5.Bahwa apabila di dalam areal HPHTI dan PBPH PT. AHL terdapat lahan yang telah menjadi tanah milik, perkampungan, tegalan, persawahan atau telah diduduki dan digarap oleh masyarakat sejak lama, maka lahan tersebut tidak termasuk dan dikeluarkan dari areal kerja HPHTI / PBPH PT. AHL sebagaimana kesepakatan berita acara hasil rapat tanggal 07 Mei 2007 tentang pembahasan permasalahan antara masyarakat adat di Kecamatan Sebuku, Kecamatan Sembakung dan Kecamatan Lumbis dengan PT. AHL sebagaimana telah dilakukan perubahan dengan Berita Acara Tanggal 16 Mei 2007 tentang Revisi Berita Acara Rapat Tanggal 07 Mei 2007 tentang Pembahasan Permasalahan Antara Masyarakat Adat di Kecamatan Sebuku, Kecamatan Sembakung dan Kecamatan Lumbis dengan PT. AHL.

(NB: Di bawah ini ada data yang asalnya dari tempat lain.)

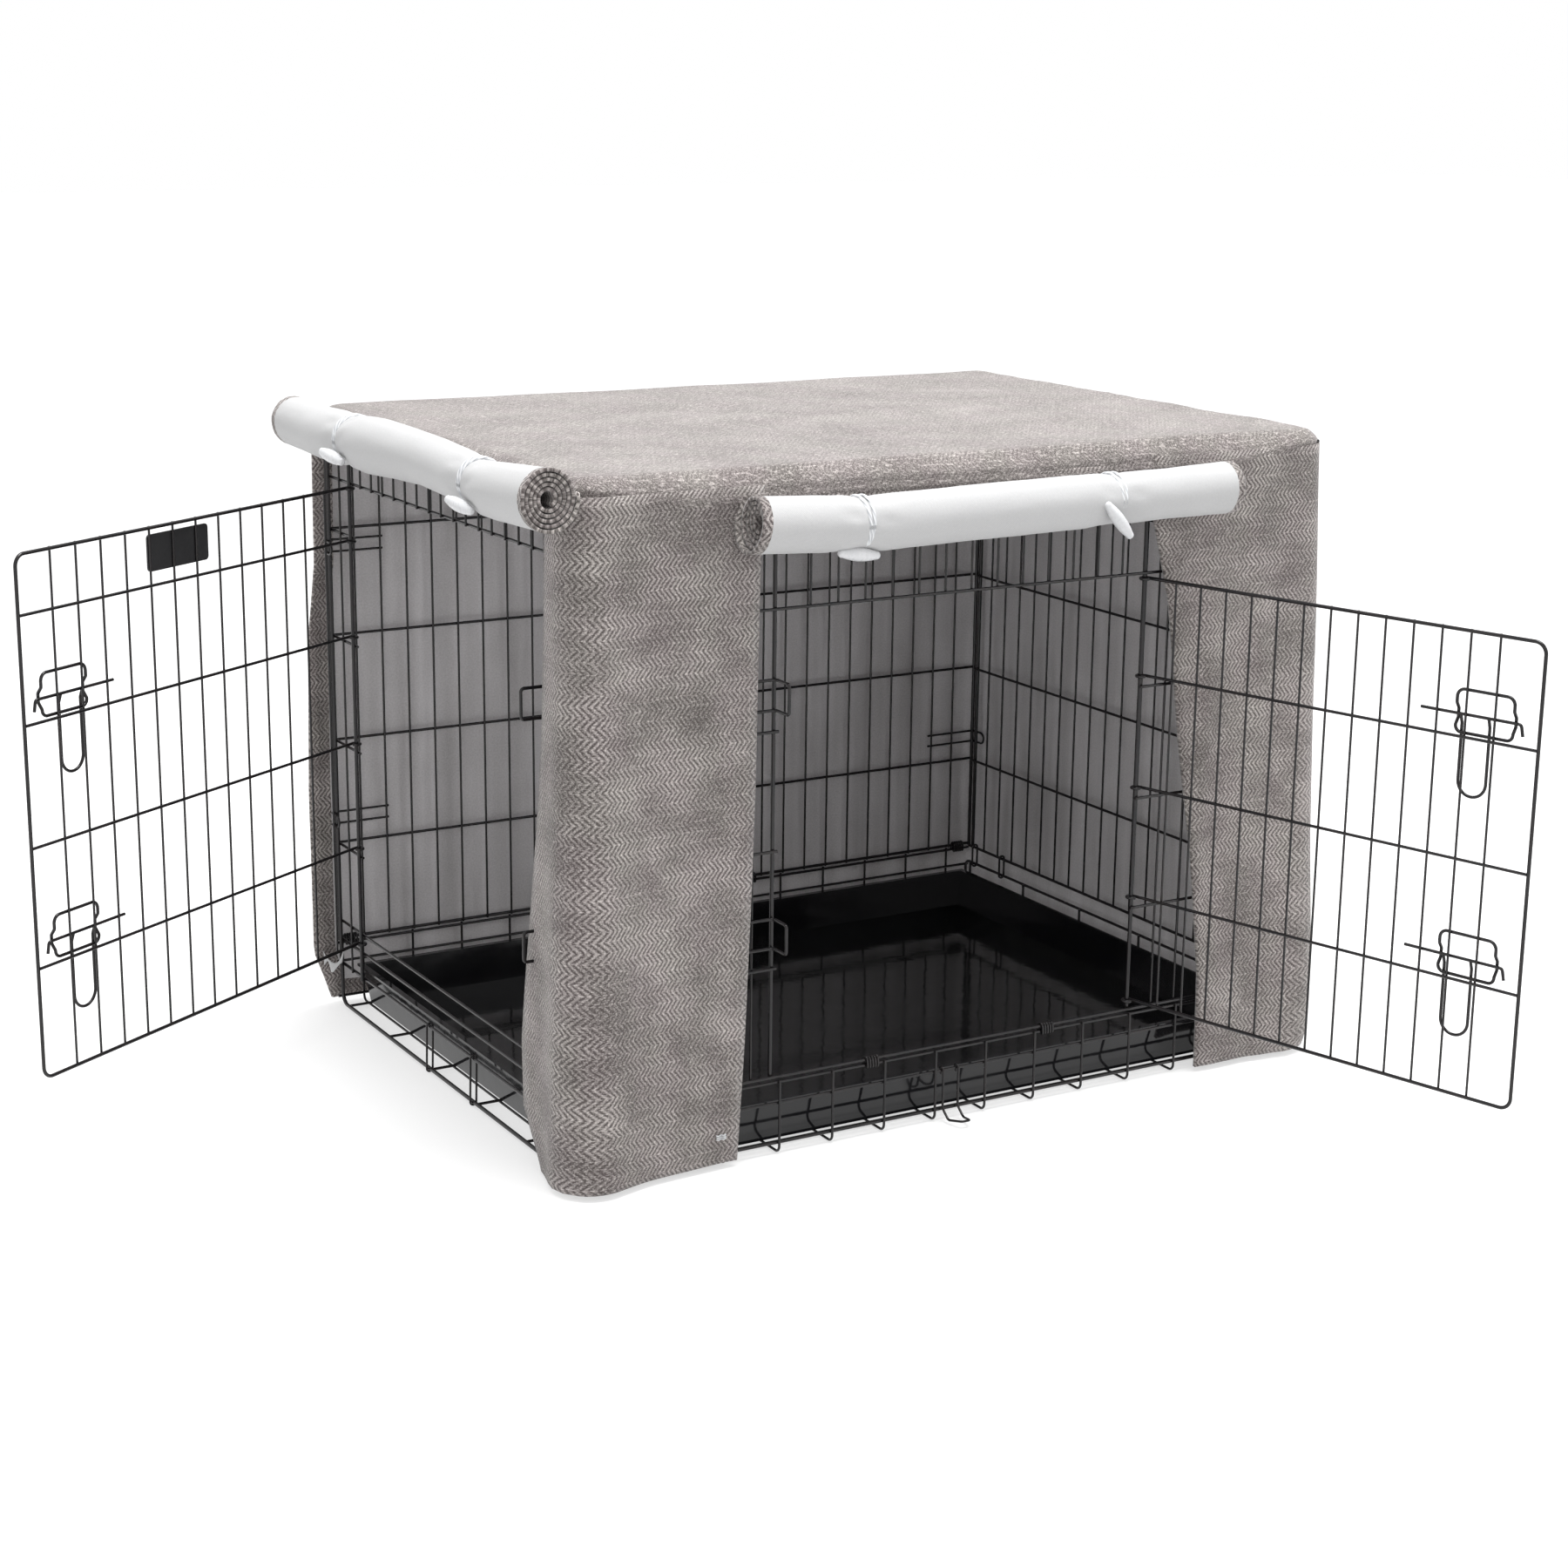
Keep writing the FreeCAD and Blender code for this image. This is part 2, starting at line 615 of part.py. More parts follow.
def badge_plate(door):
    """Plain plate with rounded corners on the outside of the end door."""
    s0, s1 = door.width - PLATE_FROM_EDGE[1], door.width - PLATE_FROM_EDGE[0]
    z0, z1 = PLATE_Z
    n = OUTER_FACE
    middle = (s0 + s1) / 2
    corners = [(middle, z0), (s1, z0), (s1, z1), (s0, z1), (s0, z0), (middle, z0)]
    edges = path_edges([door.at(s, n, z) for s, z in corners], 3.0)
    return [Part.Face(Part.Wire(edges)).extrude(door.out * PLATE_THICK)]


# ---------------------------------------------------------------- cover
def cover_top():
    low = COVER_TOP - CLOTH
    return [block((-COVER_X + 0.8, -COVER_Y, low), (COVER_X, COVER_Y, COVER_TOP))]


WALL_TOP = COVER_TOP - CLOTH


def cover_back():
    """The back wall. Its end hem sticks out past the corner, but only below the end roll."""
    y0, y1 = COVER_Y - CLOTH, COVER_Y
    x0 = -COVER_X + CLOTH
    wall = block((x0, y0, HEM), (COVER_X - CLOTH, y1, WALL_TOP))
    hem = block((-COVER_X - BACK_HEM_OVERHANG, y0, HEM), (x0, y1, BACK_HEM_TOP))
    return [wall.fuse(hem).removeSplitter()]


def cover_right_wall():
    return [block((COVER_X - CLOTH, -COVER_Y, HEM), (COVER_X, COVER_Y, WALL_TOP))]


def cover_corner_strip():
    """The narrow wall that wraps the corner between the two doorways, as two flat runs."""
    along = block((-COVER_X, -COVER_Y, HEM), (CORNER_STRIP_EDGE, -COVER_Y + CLOTH, WALL_TOP))
    across = block((-COVER_X, -COVER_Y + CLOTH, HEM), (-COVER_X + CLOTH, END_STRIP_EDGE, WALL_TOP))
    return [along, across]


def cover_front_strip():
    """The wall beside the front door's hinge. Its free edge leans away from the doorway."""
    x0, x1 = FRONT_STRIP_EDGE[0][0], COVER_X - CLOTH
    outline = [(x0, WALL_TOP)] + FRONT_STRIP_EDGE + [(x1, HEM), (x1, WALL_TOP), (x0, WALL_TOP)]
    face = Part.Face(Part.makePolygon([V(x, -COVER_Y, z) for x, z in outline]))
    return [face.extrude(V(0, CLOTH, 0))]


VALANCE_DROP = 26.0


def cover_valances():
    """What hangs above each doorway between the top's seam and the rolled-up flap."""
    z = WALL_TOP - VALANCE_DROP
    gap = 0.3
    over_front = block((CORNER_STRIP_EDGE + gap, -COVER_Y, z),
                       (FRONT_STRIP_EDGE[0][0] - gap, -COVER_Y + CLOTH, WALL_TOP))
    over_end = block((-COVER_X + gap, END_STRIP_EDGE + gap, z),
                     (-COVER_X + CLOTH, COVER_Y - CLOTH - gap, WALL_TOP))
    return [over_front, over_end]


def roll(start, way, length, r, loops):
    """A rolled-up flap, squeezed where its loops hold it. loops are distances along it."""
    points = [(0.0, 0.0), (0.0, r)]
    for at in loops:
        points += [(at - PINCH_HALF, r), (at - 3.0, r - PINCH), (at + 3.0, r - PINCH), (at + PINCH_HALF, r)]
    points += [(length, r), (length, 0.0), (0.0, 0.0)]
    side = V(0, 0, 1)
    profile = Part.Face(Part.makePolygon([start + way * a + side * b for a, b in points]))
    return profile.revolve(start, way, 360)


def end_roll():
    y0, y1 = END_ROLL_SPAN
    loops = [y - y0 for y in END_LOOPS]
    return [roll(V(END_ROLL_AT, y0, END_ROLL_Z), V(0, 1, 0), y1 - y0, END_ROLL_R, loops)]


def front_roll():
    x0, x1 = FRONT_ROLL_SPAN
    loops = [x - x0 for x in FRONT_LOOPS]
    return [roll(V(x0, FRONT_ROLL_AT, FRONT_ROLL_Z), V(1, 0, 0), x1 - x0, FRONT_ROLL_R, loops)]


def roll_loops(centres, way, r):
    inner = r - PINCH + 0.2
    return [Part.makeTorus(inner + LOOP_WIRE / 2, LOOP_WIRE / 2, c, way) for c in centres]


def toggle(centre, way):
    """A turned toggle: a fat waist and round ends."""
    half = TOGGLE_LENGTH / 2
    side = V(0, 0, 1) if abs(way.z) < 0.9 else V(1, 0, 0)
    side = (side - way * side.dot(way)).normalize()
    end_r = TOGGLE_R * 0.62

    def at(a, b):
        return centre + way * a + side * b

    tip = 1.2
    edges = [
        Part.LineSegment(at(-half, 0), at(half, 0)).toShape(),
        Part.LineSegment(at(half, 0), at(half, tip)).toShape(),
        Part.Arc(at(half, tip), at(half - end_r * 0.35, end_r * 0.85), at(half - end_r, end_r)).toShape(),
        Part.Arc(at(half - end_r, end_r), at(0, TOGGLE_R), at(-half + end_r, end_r)).toShape(),
        Part.Arc(at(-half + end_r, end_r), at(-half + end_r * 0.35, end_r * 0.85), at(-half, tip)).toShape(),
        Part.LineSegment(at(-half, tip), at(-half, 0)).toShape(),
    ]
    return Part.Face(Part.Wire(edges)).revolve(centre, way, 360)


def end_loop_places():
    return [V(END_ROLL_AT, y, END_ROLL_Z) for y in END_LOOPS]


def front_loop_places():
    return [V(x, FRONT_ROLL_AT, FRONT_ROLL_Z) for x in FRONT_LOOPS]


def end_toggles():
    """Each hangs low on the outer face of its roll, nearly level."""
    way = V(0.13, -0.97, -0.15).normalize()
    beside_loop = 10.0
    near, far = [y - beside_loop for y in END_LOOPS]
    low_on_roll, high_on_roll = (-19.6, -15.4), (-22.6, -10.3)
    return [toggle(V(END_ROLL_AT + out, y, END_ROLL_Z + up), way)
            for y, (out, up) in ((near, low_on_roll), (far, high_on_roll))]


def front_toggles():
    """One lies level under the roll. The other hangs on its face with one end down."""
    near, far = FRONT_LOOPS
    under = V(near - 5.0, FRONT_ROLL_AT - 8.6, FRONT_ROLL_Z - 23.0)
    hanging = V(far - 8.0, FRONT_ROLL_AT - 21.4, FRONT_ROLL_Z - 12.7)
    return [toggle(under, V(0.99, 0, -0.12).normalize()),
            toggle(hanging, V(0.6, -0.15, -0.78).normalize())]


STRAP_WIDTH, STRAP_THICK = 12.0, 1.0


def tie_strap():
    """A short white ribbon that ties the cover's lower back edge to the corner of the wires."""
    x, z = -COVER_X + CLOTH, 31.0
    y = COVER_Y - CLOTH - 0.3
    return [block((x - STRAP_THICK, y - 29.0, z), (x, y, z + STRAP_WIDTH))]


# ---------------------------------------------------------------- write the parts
FRONT, END = front_door(), end_door()
NODES = {
    "base_rails": base_rails(),
    "base_cross_wires": base_cross_wires(),
    "base_floor_wires": base_floor_wires(),
    "base_end_rail": base_end_rail(),
    "base_upstand_rail": base_upstand_rail(),
    "base_hinge_clips": base_hinge_clips(),
    "front_panel": front_panel(),
    "front_corner_hooks": corner_hooks(front, -1),
    "front_keepers": front_keepers(),
    "back_panel": back_panel(),
    "back_corner_hooks": corner_hooks(back, 1),
    "left_end_panel": left_end_panel(),
    "left_end_straps": left_end_straps(),
    "end_keepers": end_keepers(),
    "right_end_panel": right_end_panel(),
    "right_end_links": right_end_links(),
    "top_panel": top_panel(),
    "top_hinge_clips": top_hinge_clips(),
    "fold_lock_hook": fold_lock_hook(),
    "tray": tray(),
    "front_door": FRONT.grille(),
    "end_door": END.grille(),
    "badge_plate": badge_plate(END),
    "cover_top": cover_top(),
    "cover_back": cover_back(),
    "cover_right_wall": cover_right_wall(),
    "cover_corner_strip": cover_corner_strip(),
    "cover_front_strip": cover_front_strip(),
    "cover_valances": cover_valances(),
    "end_roll": end_roll(),
    "front_roll": front_roll(),
    "end_roll_loops": roll_loops(end_loop_places(), V(0, 1, 0), END_ROLL_R),
    "front_roll_loops": roll_loops(front_loop_places(), V(1, 0, 0), FRONT_ROLL_R),
    "end_roll_toggles": end_toggles(),
    "front_roll_toggles": front_toggles(),
    "cover_tie_strap": tie_strap(),
}
for prefix, door in (("front", FRONT), ("end", END)):
    for level, row in LATCH_ROWS.items():
        NODES[f"{prefix}_{level}_latch_ring"] = door.ring(row)
        NODES[f"{prefix}_{level}_latch_bar"] = door.bar(row)
        NODES[f"{prefix}_{level}_latch_handle"] = door.handle(row)

for name, solids in NODES.items():
    save(name, solids)
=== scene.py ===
import bpy
import json
import math
import numpy as np
from mathutils import Matrix, Vector, noise


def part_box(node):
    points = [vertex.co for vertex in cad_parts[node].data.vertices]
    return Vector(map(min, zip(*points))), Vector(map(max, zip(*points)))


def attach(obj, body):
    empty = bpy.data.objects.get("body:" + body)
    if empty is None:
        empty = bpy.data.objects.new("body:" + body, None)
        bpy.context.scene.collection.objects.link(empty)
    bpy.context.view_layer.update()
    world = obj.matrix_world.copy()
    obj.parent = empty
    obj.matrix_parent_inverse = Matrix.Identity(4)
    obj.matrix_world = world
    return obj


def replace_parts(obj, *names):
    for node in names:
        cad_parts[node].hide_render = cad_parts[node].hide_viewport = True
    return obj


# A folding wire dog crate with a fitted cover. Metres, +Z up, front door towards -Y, end door towards -X.
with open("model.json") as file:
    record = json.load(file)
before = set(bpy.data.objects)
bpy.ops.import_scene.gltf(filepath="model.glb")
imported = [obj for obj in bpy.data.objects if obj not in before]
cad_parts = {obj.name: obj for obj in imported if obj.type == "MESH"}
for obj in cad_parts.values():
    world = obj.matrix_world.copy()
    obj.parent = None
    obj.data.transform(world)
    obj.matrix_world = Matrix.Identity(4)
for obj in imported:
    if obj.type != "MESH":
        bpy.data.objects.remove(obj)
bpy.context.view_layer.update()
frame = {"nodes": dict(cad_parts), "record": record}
NODES = frame["nodes"]
SCENE = bpy.context.scene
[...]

Sementara itu, Kuasa Direksi PT AHL, Rudi Fajar, menyampaikan rasa syukur atas tercapainya kesepakatan ini dan terima kasih kepada Pemerintah Nunukan yang telah memfasilitasi pertemuan mediasi.
“Kami mohon maaf jika ada hal-hal yang tidak berkenan di hati masyarakat. Ini menjadi pelajaran berharga bagi kami kedepannya,” tutur Rudi.